Write out the lines from the top of the material through the line with "crosses the head.", exactly and with nothing added.

───── Dataset content

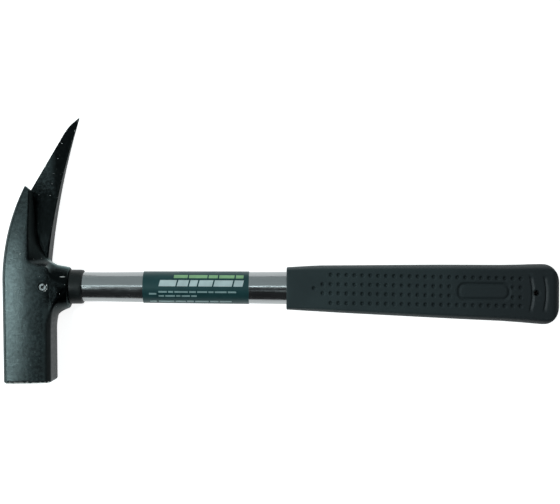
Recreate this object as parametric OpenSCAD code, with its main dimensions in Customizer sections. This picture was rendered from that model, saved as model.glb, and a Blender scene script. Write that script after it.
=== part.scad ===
// Roofing hammer lying on its side: claw head, tapered steel tube handle and moulded grip.
// X runs along the handle towards the grip, Y along the head towards the spike, Z is the thickness.
// The origin lies on the floor under the point where the handle axis crosses the head.

/* [Head] */
// Thickness between the two flat cheeks
head_t = 28; // [26:0.5:30]
// Radius of the long curve on the outer side
back_r = 131; // [126:0.5:138]
// Handle axis to the start of that curve
back_start = 4.5; // [3:0.5:6]

/* [Poll] */
// Width of the square poll
poll_w = 28; // [26:0.5:29]
// Handle axis to the striking face
poll_reach = 58; // [50:0.5:66]
// Lean of the poll towards the grip, in degrees
poll_lean = 1.3; // [0:0.1:2.5]
// Chamfer along the poll's long edges
poll_chamfer = 2.8; // [1:0.1:4]
// Chamfer round the striking face
face_chamfer = 1.3; // [0.5:0.1:2]

/* [Claw] */
// Handle axis to the tip of the long spike
spike_reach = 103.6; // [100:0.1:108]
// Handle axis to the start of the spike's straight back
spike_start = 46; // [44:0.5:50]
// Offset of the spike's tip towards the grip
spike_hook = 28.5; // [26:0.5:30]
// Hollow of the spike's inner edge
spike_hollow = 1.95; // [0.5:0.05:3]
// Thickness of the spike at its tip
spike_tip_t = 2; // [1:0.1:4]
// Rise of the spike's far face at its tip
spike_rise = 5; // [2:0.1:7]
// Handle axis to the tip of the short claw
tine_reach = 60.6; // [57:0.1:63]
// Width of the short claw's ground end
tine_end = 3.6; // [2.5:0.1:5]
// Thickness of the short claw at its tip
tine_tip_t = 3.8; // [2.5:0.1:5]
// Handle axis to the bottom of the nail notch
notch_y = 32; // [29:0.5:35]
// Opening of the nail notch at the short claw's tip
notch_gap = 9.6; // [8.6:0.1:11]

/* [Boss] */
// Handle end of the boss that holds the tube
boss_end = 24.8; // [23:0.1:26]
// Radius of the boss at its root
boss_root_r = 13.7; // [13.2:0.1:14]
// Radius of the boss at its end
boss_end_r = 11.7; // [11.2:0.1:12.5]
// Fillet between the boss and the claw
claw_fillet = 4.9; // [3:0.1:6]
// Fillet between the boss and the poll
poll_fillet = 5.6; // [3:0.1:6]

/* [Handle] */
// Outer diameter of the tube in the head
tube_d = 18; // [17:0.1:19]
// Outer diameter of the tube in the grip
tube_grip_d = 20; // [19.5:0.1:20.5]
// Wall of the tube
tube_wall = 2; // [1.5:0.1:3]
// Far end of the tube, inside the grip
tube_end = 290; // [270:1:292]
// Diameter of the spring pin through head and tube
pin_d = 4.8; // [4:0.1:5.5]
// Head centre to the spring pin, along the handle
pin_x = 10.5; // [9:0.5:12]
// Outer diameter of the plastic collar
collar_d = 20.8; // [20.4:0.1:23]
// Length of the plastic collar
collar_l = 8.2; // [5:0.1:12]

/* [Label] */
// Start of the wrapped label
label_start = 69.8; // [60:0.1:75]
// Length of the wrapped label
label_l = 64; // [50:0.5:75]
// Thickness of the label
label_t = 0.3; // [0.2:0.05:0.5]

/* [Grip] */
// Start of the grip
grip_start = 156.6; // [150:0.1:165]
// End of the grip
grip_end = 321.5; // [318:0.5:330]
// Rounding at the grip's end
grip_round = 8; // [5:0.5:9]
// Height and thickness of the grip at its start
grip_d = 25.8; // [25:0.1:27]
// Squareness of the grip's section, where 2 is an oval
grip_square = 4; // [3:0.1:5]
// Depth of the flared heel below the handle axis
heel_depth = 20.8; // [19:0.1:23]
// Height of the grip's end above the handle axis
crown_height = 15.8; // [15:0.1:18]
// Diameter of the hanging hole
hang_d = 3.4; // [3:0.1:6]
// Depth of the two grooves round the grip's end
groove_depth = 0.9; // [0.5:0.1:1.2]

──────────

_Answer to the problem_
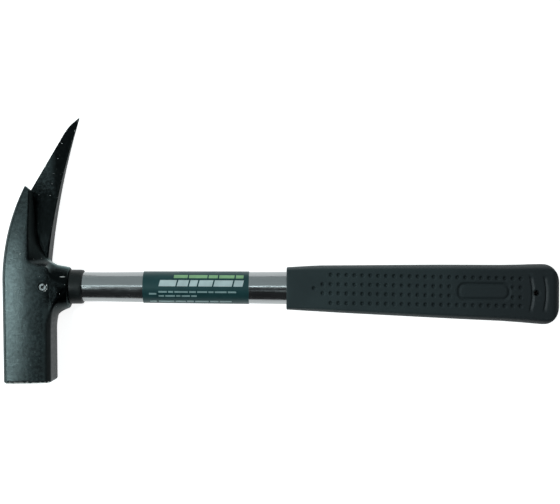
Recreate this object as parametric OpenSCAD code, with its main dimensions in Customizer sections. This picture was rendered from that model, saved as model.glb, and a Blender scene script. Write that script after it.
=== part.scad ===
// Roofing hammer lying on its side: claw head, tapered steel tube handle and moulded grip.
// X runs along the handle towards the grip, Y along the head towards the spike, Z is the thickness.
// The origin lies on the floor under the point where the handle axis crosses the head.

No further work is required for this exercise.